Email automation is your best friend when it comes to increasing customer lifetime value (CLV).
What is an automated email? It’s a single email or series of emails that are triggered to send based on customer actions. You set the emails up and then let them run in the background while you focus on other things. For example, when a new customer signs up for your software this action probably triggers a thank you email. That’s a basic example of an automated email because the email goes out without you having to do anything.
That’s great, but email automation can do so much more for you. Today we’ll talk about how to use specific types of automated emails to increase your CLV. Let’s start with a real world example. Say you work for Sprout Social, a company that sells social media management software. Sprout Social offers four different pricing tiers for their product.

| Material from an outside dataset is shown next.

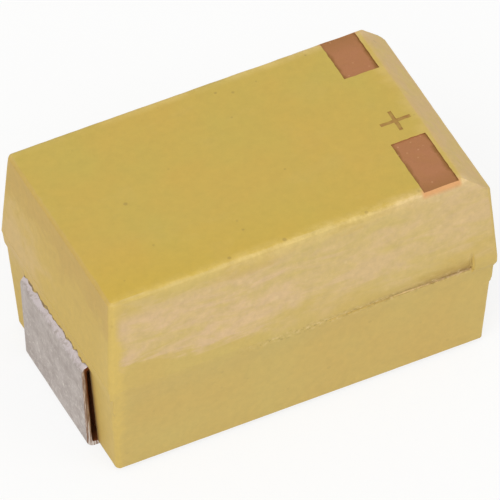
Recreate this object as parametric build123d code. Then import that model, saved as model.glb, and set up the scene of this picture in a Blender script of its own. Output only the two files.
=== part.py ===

The pricing ranges from $59 per user per month for the Standard edition and goes all the way up to $249 per user per month for the Enterprise edition. The more you pay the more features you have access to. There are three types of automated emails a software company like Sprout Social should be running:
- Engagement emails
- Re-engagement emails
- Upsell emails
These three types of emails increase CLV by helping software companies do one or more of the following: keep customers active for a longer period of time than they currently stick (on average), or get more money from customers even if the length of time they stay active doesn’t increase. Let’s dive into the details so you can see exactly how these emails work to increase CLV.
Engagement emails help you keep new customers active when they would otherwise leave after a free trial (or a very short period of time). Let’s say you sell a software product similar to Sprout Social that nets you $50 profit per month on average. Let’s also say many of your new users cancel their subscription after just 1 month.
That means you’re only making $50 off of each user. In this very basic scenario your CLV is just $50. However, if you put together an automated email series that helps users find success with your product they are much less likely to cancel their account early on. Let’s call this series of emails an engagement series. This engagement series should be sent as soon as someone signs up for a new account. The engagement emails should help the new user:
- Become familiar with how to use the product
- Point out popular features
- Share case studies on how other companies are using the product with success
- Remind the customer of how to reach out to support if he or she has any questions
Because you’re now helping each customer successfully use your product it’s unlikely he or she will cancel after just one month. For example, when you first sign up for Sprout Social they encourage you to link your social media accounts to the software. Without doing this you won’t be able to use the majority of features that the platform offers. After a couple of days you receive another email with helpful tips on how to use the platform and how to reach customer support.
This automated email series helps Sprout
Social’s customers become invested in using the platform – and reminds them to reach out for help with any issues. Your automated series can do that too! Okay, let’s be conservative and say that after launching your automated engagement campaign your customers are now keeping their accounts active for 6 months on average.
That means you took your CLV from $50 (1 month) to $300 (6 months) per user just by sending a few automated emails. That’s an additional $250 you made without lifting a finger. Now multiply that additional $250 by 1,000 customers and you’ll make an additional $250,000 every 6 months. If you multiply that $250 by 10,000 customers you’ll make an additional $2,000,000 every 6 months! That’s the beauty of automated emails – they help you make more money without having to do more work.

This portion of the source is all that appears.